The last game on today’s roundup is Stella Glow. I have been playing this game in demo form. I don’t usually count demos as “games I am playing,” but this particular demo deserves special mention. It’s an unusually long demo, for one thing, allowing the player to experience the first hour or so of the game, and I have found myself unable to put it down. I’m not entirely sure what about this game I am finding so compelling, as the plot appears to be pretty standard JRPG-fare — amnesiac male hero and cute female childhood/love interest friend must save their village from certain doom — but the extreme polish, fully-voiced dialogue of unusual quality, and crisp, beautiful artwork make the cliched story much more palatable.

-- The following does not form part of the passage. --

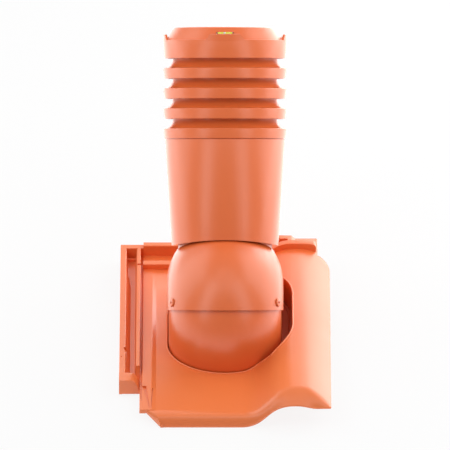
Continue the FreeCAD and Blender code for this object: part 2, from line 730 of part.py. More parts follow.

The battles are streamlined, scripted encounters that move along with surprising speed, a rarity in grid-based strategy RPGs. The magical girl “witches” are clearly channeling Madoka Magica, but Madoka Magica is far and away my favorite anime of recent years, so I’m not complaining. As much as I absolutely do not need another video game to beat, I’m not sure I’m going to be able to resist picking this one up…
I need to admit that I have a problem.